The Lampreys revel in their eccentricity and entertain their guests with complicated charades. But when one game goes wrong and rich Uncle Gabriel is found murdered in a most grizzly manner, the only person capable of solving the crime is Chief Detective Inspector Roderick Alleyn.
©1941 Ngaio Marsh; (P)2009 Hachette Digital
I am not a great fan of Ngaio Marsh's novels - though I am not sure why. They are always intelligent and well written, if not very taxing.
So why did I download this one? I had heard the Radio 4 drama and quite liked it. It was an abridged version - so it wouldn't be too long if I didn't like it. But the main reason was that Anton Lesser was the narrator.
I have to say that narration brought the whole novel to life for me and I thoroughly enjoyed it. Give it a try and I am sure you will enjoy it.
"Good ... But what did they leave out?"
I enjoyed this book, but I only got this version because there was no unabridged version available. This is an interesting book, with some wonderfully creapy bits toward the end. It is also very well read by Anton Lesser.
My only problem is that I just keep wondering "what did they leave out?". I want the unabridged version. I have looked around for it in other places, I and I just can't find one.

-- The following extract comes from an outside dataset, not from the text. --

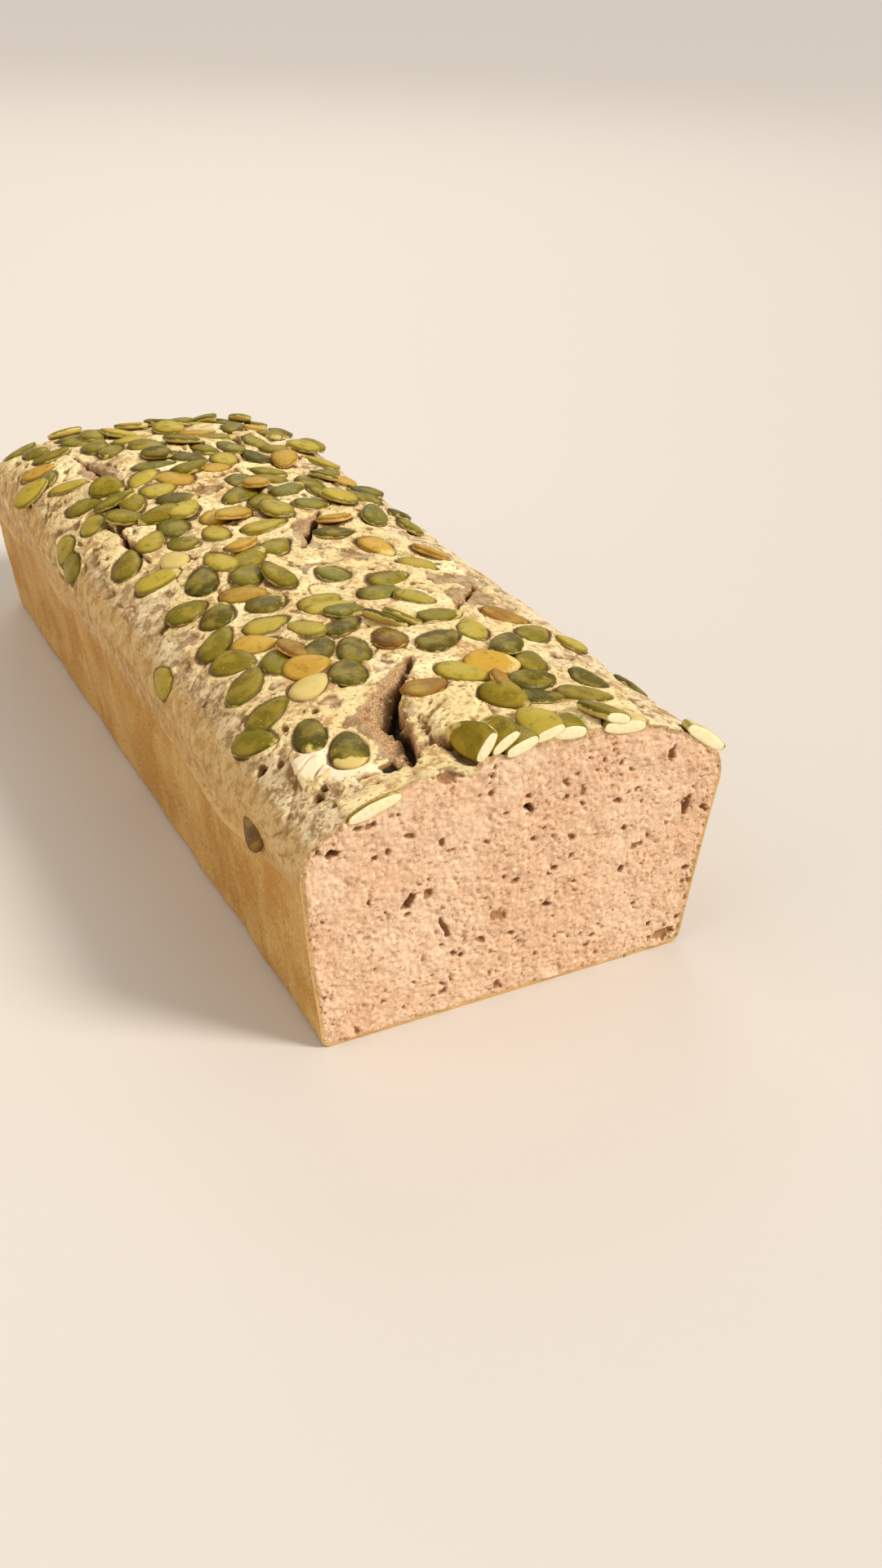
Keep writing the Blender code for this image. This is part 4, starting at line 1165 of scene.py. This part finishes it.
# moist, soft, pinkish crumb: matt, pores go browner with depth, a thin rind of crust at the edge
buckwheatCrumb = dict(
    name="buckwheat_crumb", specular=0.3,
    noises=(("broad", 16, 2), ("blotchy", 5.5, 2), ("medium", 2.4, 2),
            ("fine", 0.95, 3), ("grit", 0.45, 3)),
    values=("edge", "pore", "wall", "batter"),
    sums=(("rim", "MULTIPLY_ADD", "medium", -2.4, "edge"),
          ("rindShare", "MULTIPLY_ADD", "rim", -2.0, 0.2),
          ("rindShare", "MAXIMUM", "rindShare", 0.0), ("rindShare", "MINIMUM", "rindShare", 1.0),
          ("open", "MULTIPLY_ADD", "blotchy", 4.0, -1.35), ("open", "MAXIMUM", "open", 0.15)),
    base="#e0b692",
    layers=(
        ("broad", 0.35, 0.68, "#eac7a5"),
        ("blotchy", 0.52, 0.72, "#d6a983", 0.45),
        ("blotchy", 0.44, 0.30, "#efcfac", 0.5),
        ("medium", 0.52, 0.75, "#d2a57c", 0.7),
        ("fine", 0.55, 0.72, "#f6e0c0", 0.85),
        ("fine", 0.44, 0.33, "#b98a62", "open", 0.9),
        ("pore", 0.12, 0.60, "#a97d55"),
        ("pore", 1.6, 2.8, "#54311b"),
        ("rim", 0.1, -0.60, "#ac8559"),
        ("fine", 0.40, 0.60, "#cfae80", "rindShare"),
        ("rim", 0.3, -0.80, "#cda56c", "wall"),
        ("batter", 0.0, 1.0, "#e6cf9c"),
    ),
    gloss=("medium", 0.3, 0.7, 0.70, 0.85), bump=("grit", 0.2, 0.8),
)

# torn crumb that dried: the same stuff as the loaf but paler for being thin
dryCrumb = dict(
    name="dry_crumb_bits", specular=0.2,
    noises=(("medium", 2.5, 2), ("grit", 0.35, 3)),
    base="#b88d5c", layers=(("medium", 0.4, 0.6, "#dcc090"),),
    gloss=("grit", 0.3, 0.7, 0.78, 0.9), bump=("grit", 0.15, 0.7),
)


def seedSkin(name, edgeCode, blotchCode, glossy):
    # a hulled seed: thin papery skin over an oily kernel, satin, creamy where its edge wore
    return makeFinish(dict(
        name=name, specular=0.17,
        noises=(("broad", 5, 2), ("medium", 2.2, 2), ("fine", 0.7, 3)),
        values=("rim", "lengthwise", "sideways", "upper", "wear", "end"),
        sums=(("worn", "MULTIPLY_ADD", "medium", 1.3, -0.72), ("worn", "SUBTRACT", "worn", "upper"),
              ("tip", "MULTIPLY", "lengthwise", "end"), ("tip", "MULTIPLY_ADD", "medium", 1.1, "tip"),
              ("tip", "MULTIPLY_ADD", "wear", 0.5, "tip")),
        ridges=(1.2, 7.0, 3.0), base="skinColour",
        layers=(
            ("broad", 0.42, 0.62, "#bda43f", 0.32),
            ("medium", 0.54, 0.74, blotchCode, 0.45),
            ("fine", 0.56, 0.80, "#d9bb62", 0.40),
            ("rim", 0.72, 0.93, blotchCode, 0.60),
            ("worn", -0.16, 0.02, edgeCode),                    # creamy side wall
            ("tip", 1.52, 1.74, "#d8c176", 0.9),                # the skin has flaked off the tip
        ),
        gloss=("medium", 0.35, 0.65, glossy, glossy + 0.14), bump=("ridges", 0.16, 0.45),
    ))


# the cut kernel: dense, oily and cream white
cutKernel = dict(
    name="cut_seed_kernel", specular=0.4,
    noises=(("broad", 3, 2), ("fine", 0.8, 3)),
    base="#f4e9c0", layers=(("fine", 0.45, 0.72, "#eadaa4"), ("broad", 0.5, 0.75, "#efe0a8")),
    gloss=("broad", 0.3, 0.7, 0.42, 0.58), bump=("fine", 0.1, 0.5),
)


# Stage, light and camera

# place in metres, degrees, and the focal length and picture height in pixels of the photo
look = dict(
    place=(-0.1455, -0.3556, 0.2098), yaw=29.263, pitch=30.494, roll=2.728, focus=1836.635, height=1920,
    sensor=36, nearest=0.01, furthest=20,
)


def makeCamera():
    # stands to the left of the cut and looks down along the loaf
    yaw, pitch, roll = (math.radians(look[key]) for key in ("yaw", "pitch", "roll"))
    level = Vector((math.cos(yaw), -math.sin(yaw), 0))
    ahead = Vector((math.sin(yaw) * math.cos(pitch), math.cos(yaw) * math.cos(pitch), -math.sin(pitch)))
    over = level.cross(ahead)
    right = math.cos(roll) * level + math.sin(roll) * over
    above = -math.sin(roll) * level + math.cos(roll) * over
    data = bpy.data.cameras.new("camera")
    data.sensor_width = look["sensor"]
    data.lens = look["focus"] * look["sensor"] / look["height"]
    data.clip_start = look["nearest"]
    data.clip_end = look["furthest"]
    camera = newObject("camera", data)
    turned = Matrix((right, above, -ahead)).transposed().to_4x4()
    camera.matrix_world = Matrix.Translation(look["place"]) @ turned
    bpy.context.scene.camera = camera


light = dict(
    # name, kind, place in metres, strength, size (the sun's in radians), colour
    lamps=(
        ("key", "SUN", (0.80, -0.75, 1.00), 3.1, math.radians(18), "#fffaf2"),
        ("low_fill", "AREA", (-1.9, 0.1, 0.60), 7.0, 1.3, "#ffd793"),  # warm, like light off the worktop
        ("high_fill", "AREA", (-0.7, 0.0, 1.2), 4.6, 1.2, "#fff8ee"),
        ("back", "AREA", (0.5, 1.1, 1.0), 4.0, 0.8, "#fffaf2"),
    ),
    aim=(0, 0, 0.03), room="#fffaf4", roomStrength=0.42, floor="#d3ccc4",
    floorSize=24, floorRoughness=0.6,
)


def makeStage():
    bpy.ops.mesh.primitive_plane_add(size=light["floorSize"], location=(0, 0, 0))
    floor = bpy.context.object
    floor.name = "floor"
    material = bpy.data.materials.new("pale_worktop")  # plain painted board, matt so that nothing mirrors
    material.use_nodes = True
    shader = material.node_tree.nodes["Principled BSDF"]
    shader.inputs["Base Color"].default_value = linear(light["floor"])
    shader.inputs["Roughness"].default_value = light["floorRoughness"]
    floor.data.materials.append(material)
    for name, kind, place, strength, size, colour in light["lamps"]:
        data = bpy.data.lights.new(name, kind)
        data.energy = strength
        data.color = linear(colour)[:3]
        setattr(data, "angle" if kind == "SUN" else "size", size)
        lamp = newObject(name, data)
        lamp.location = place
        lamp.rotation_euler = (Vector(light["aim"]) - Vector(place)).to_track_quat("-Z", "Y").to_euler()
    world = bpy.data.worlds.new("soft_room")
    world.use_nodes = True
    background = world.node_tree.nodes["Background"]
    background.inputs["Color"].default_value = linear(light["room"])
    background.inputs["Strength"].default_value = light["roomStrength"]
    bpy.context.scene.world = world
    bpy.context.scene.view_settings.view_transform = "Standard"


# Putting it together

makeCamera()
makeStage()
crackWays = crackLines()
allSeeds = layDown(scatterSeeds(crackWays))
print("seeds placed:", len(allSeeds))

frontCrown, backCrown, topLine = makeCrown(crackWays, allSeeds)
topCrust = makeFinish(bakedBatterTop)
for piece in (frontCrown, backCrown):
    piece.data.materials.append(topCrust)
    print(piece.name + ":", len(piece.data.polygons), "faces")

sidePiece = makeSides()
sidePiece.data.materials.append(makeFinish(tinBakedCrust))
print("sides and base:", len(sidePiece.data.polygons), "faces")

crumbPiece = grown("cut_crumb", makeCutFace(topLine), crumbTree(), {
    "Depth": 1.0, "Warp": crumb["warp"] * mm, "Grain": crumb["grain"] * mm, "Lumps": crumb["lumps"] * mm,
    "Seed": crumb["seed"], "Material": makeFinish(buckwheatCrumb)})
print("crumb:", len(crumbPiece.data.polygons), "faces")

bitPiece = makeBits("crust_crumbs", crumbPiece, (frontCrown, backCrown), bitTree(), makeFinish(dryCrumb))
print("crumbs:", len(bitPiece.data.polygons), "faces")

seedShape = seedTree()
kernel = makeFinish(cutKernel)
greenSkin = seedSkin("green_seed_skin", "#cdb968", "#4d460c", 0.34)
toastedSkin = seedSkin("toasted_seed_skin", "#e0b45c", "#74440f", 0.34)
paleSkin = seedSkin("pale_seed_skin", "#ecd99c", "#c8a860", 0.38)
kinds = (
    ("green_seeds", greenSkin, ("dark", "green", "olive", "lime", "grey")),
    ("toasted_seeds", toastedSkin, ("gold", "toast", "brown")),
    ("pale_seeds", paleSkin, ("pale", "straw")),
)
cutSeeds = makeSeeds("cut_seeds", allSeeds[:cutCount], seedShape, greenSkin, "cut")
seedPieces = [cutThrough(cutSeeds, kernel)]
for name, skin, shades in kinds:
    for label, finish in (("front_", "near"), ("back_", "far")):
        chosen = [seed for seed in allSeeds[cutCount:]
                  if seed["shade"] in shades and (seed["y"] < seeds["nearBelow"]) == (finish == "near")]
        if chosen:
            seedPieces.append(makeSeeds(label + name, chosen, seedShape, skin, finish))
            print(label + name + ":", len(chosen))

dressed = [(piece, "crust") for piece in (frontCrown, backCrown, sidePiece)]
dressed += [(crumbPiece, "crumb"), (bitPiece, "crust")]
dressed += [(piece, "pumpkin_seeds") for piece in seedPieces]
for piece, slot in dressed:
    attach(piece, "root")
    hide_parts("loaf")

I would really appreciate it if Audible could get, or produce, an unabridged version of this book.
"AN OLD FAVORITE FROM THE GOLDEN AGE OF MYSTERY"

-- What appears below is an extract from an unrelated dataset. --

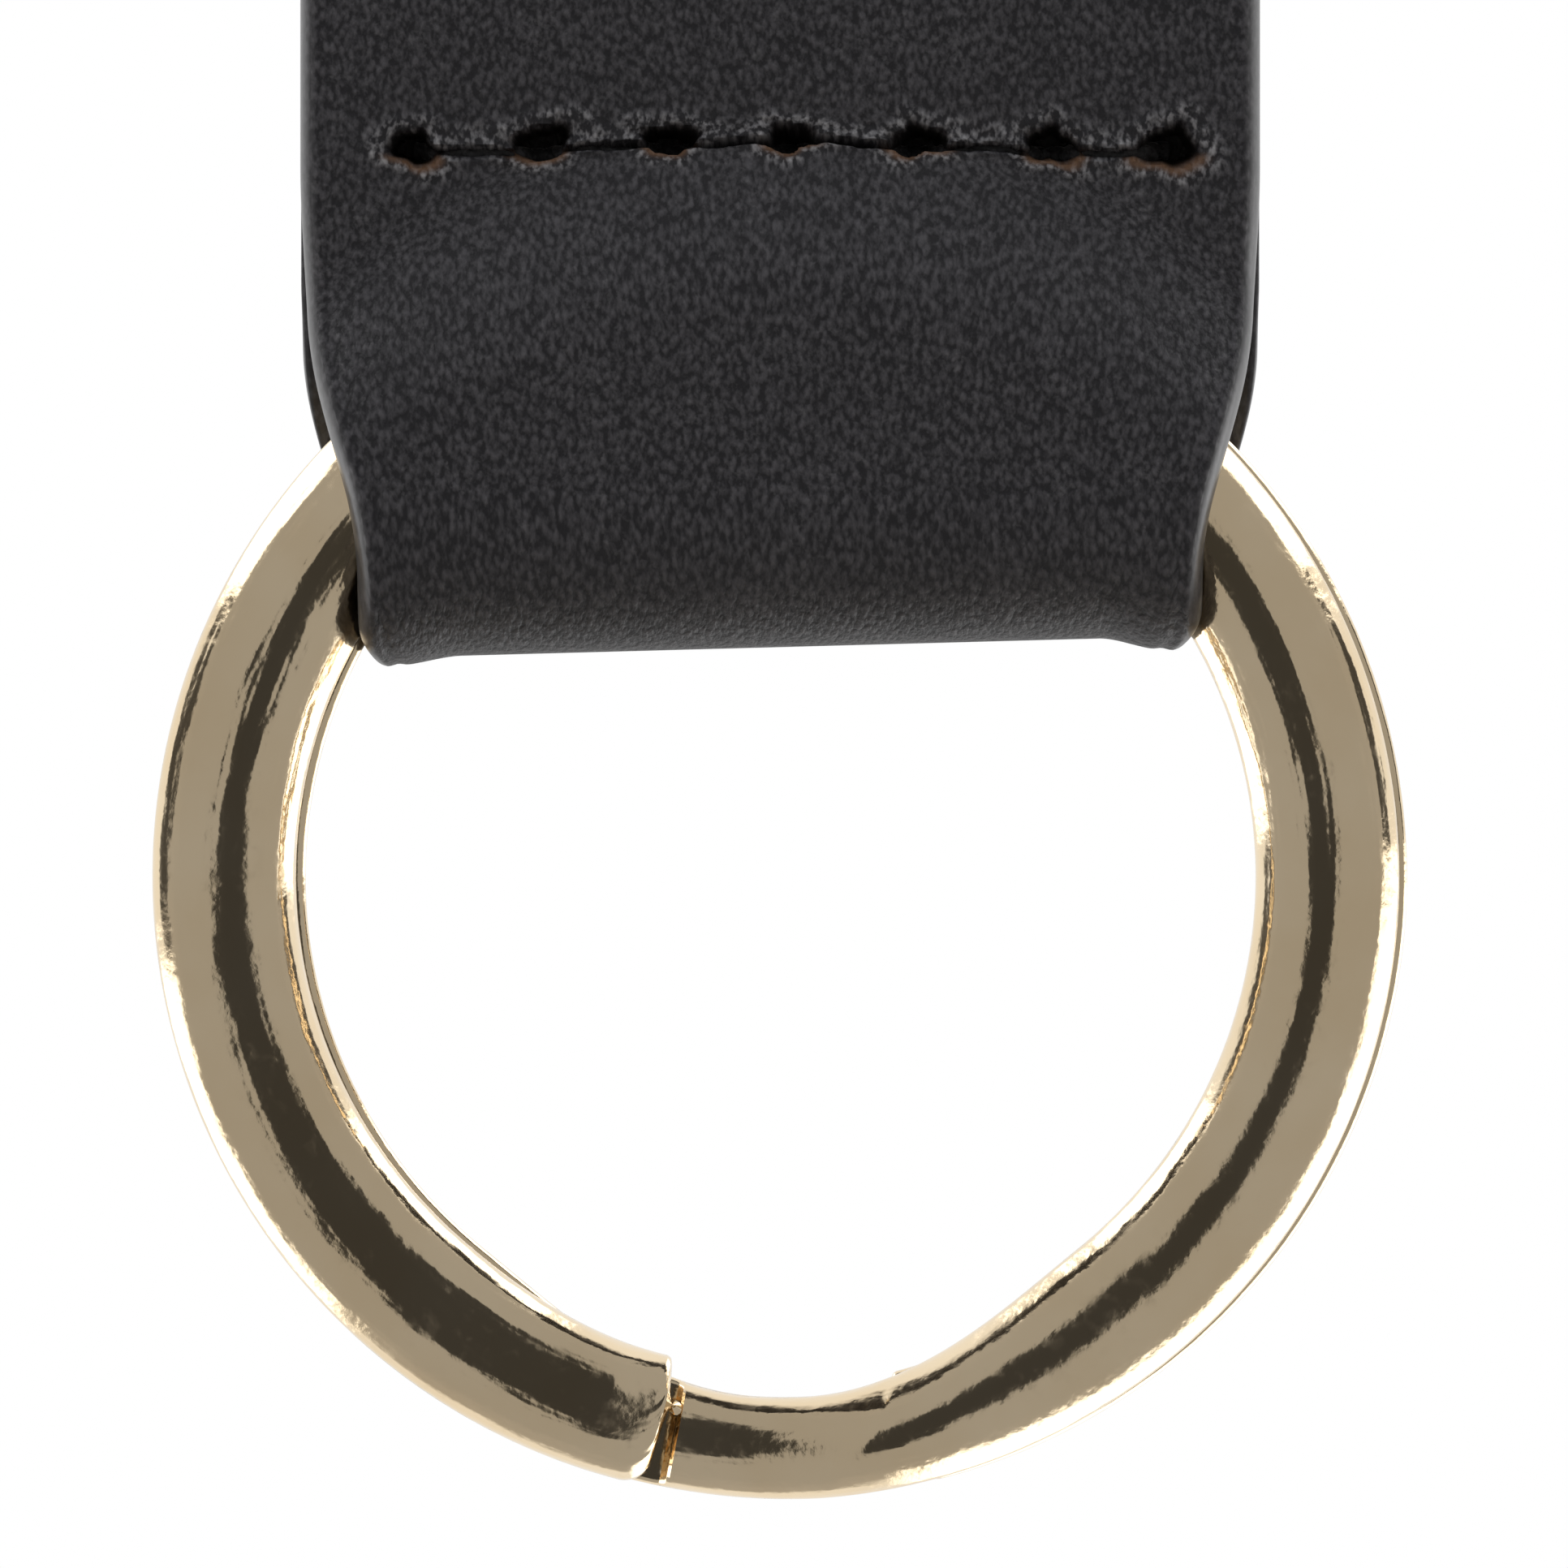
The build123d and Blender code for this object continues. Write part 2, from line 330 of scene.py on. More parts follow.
def wire_rows():
    """Sections of one wire along its two turns, in the ring's own plane: x, towards the front, y.

    The angle runs from the front turn's cut end, nearly once round, through the crossing at 0,
    and nearly once round again. It is turned to its place round the ring afterwards.
    """
    end = 360 - CUT_ANGLE
    worn = end - 8
    crossing = 24
    fine_end = np.arange(end, worn, -0.2)
    plain = np.arange(worn, crossing, -1.0)
    half = np.concatenate([fine_end, plain, np.arange(crossing, 0, -0.3)])
    angles = np.concatenate([half, [0.0], -half[::-1]])
    share = np.cos(np.linspace(0, pi, 33))[None, :]  # 1 at the outer edge of the wire, -1 at the inner
    angle = angles[:, None]
    to_end = (end - np.abs(angle)) * radians(1) * (RING_OUTER + RING_INNER) / 2

    flatter = eased((np.abs(angle) - FLATTER_FROM) / FLATTER_OVER)
    power = ROUND_DOME + (FLAT_DOME - ROUND_DOME) * flatter
    shifted = share + CROWN_SHIFT * (1 - share**2)
    dome = (1 - np.abs(shifted) ** power) ** (1 / power)
    from_middle = np.abs(share) * WIRE_WIDTH / 2
    corner = rounding(WIRE_WIDTH / 2 - from_middle, FLAT_CORNER)
    wear = END_SLOPE * np.clip(1 - to_end / END_REACH, 0, 1) ** 1.15
    crown = TURN_GAP / 2 + WIRE_FLANK + (TURN_HEIGHT - WIRE_FLANK - wear) * dome
    flat = TURN_GAP / 2 + corner + 0 * angle

    bend = RIDGE - RIDGE_SLANT * share
    into_bend = np.clip((bend - angle) / (bend + CUT_ANGLE - 1), 0, 1)
    drop = 1 - (1 - into_bend) ** 2.2
    pinched = PINCH * dome * eased((CUT_ANGLE - 0.2 - np.abs(angle)) / 0.9)
    worn_bend = 1 - RIDGE_WORN * np.exp(-np.clip(angle - bend, 0, None) / RIDGE_REGAINS)
    front = (1 - drop) * crown * worn_bend + drop * (pinched - flat)
    back = (1 - drop) * (flat - pinched) - drop * crown
    neck = NECK * eased(1.08 - np.abs(angle) / NECK_REACH)
    sprung = np.where(angle > 0, FRONT_END_SPRUNG, BACK_END_SPRUNG) * eased(1 - to_end / SPRUNG_REACH)
    inner = RING_INNER + neck + sprung + rounding(to_end, INNER_CORNER)
    outer = RING_OUTER - rounding(to_end, OUTER_CORNER)
    radius = inner + (outer - inner) * (1 + share) / 2
    shift = BACK_TURN_SHIFT * (drop.mean(axis=1, keepdims=True) - 0.5)

    turn = np.radians(angle)
    x, y = radius * np.cos(turn), radius * np.sin(turn)
    front_side = np.stack([x, front, y], axis=-1)
    back_side = np.stack([x, back, y], axis=-1)
    return np.concatenate([front_side, back_side[:, ::-1]], axis=1), shift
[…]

Nagio Marsh is perhaps on one of the least well-known of the Golden Age mystery writers, but her plots are always well-knitted and her characters intriguingly quirky. They don't come any more eccentric than the Lamprey family, from whom the title comes, and her device of inserting the shrewd, but unsophisticated New Zealander allows for telling commentary on both the other charaters and English society in a gentle manner. The murder is suitabley gruesome and mysterious,. The murderer is not at all obvious and yet clearly indicated in hindsight, a feat easier to read than to write. I certainly recommend this book as one of the author's best.
Marsh's estimable hero, the upper-class, oh-so-suave Roderick Alleyn, does become a little tiresome, but the fault is in the writing. Alleyn needs a few faults and foibles to be truly lovable. The performance itself is workmanlike and enjoyable.
"What a mystery should be"
Wonderful story. Quaint lovable characters. Lots of suspects and a few red herrings. Everything a good mystery should be, and executed nicely as well.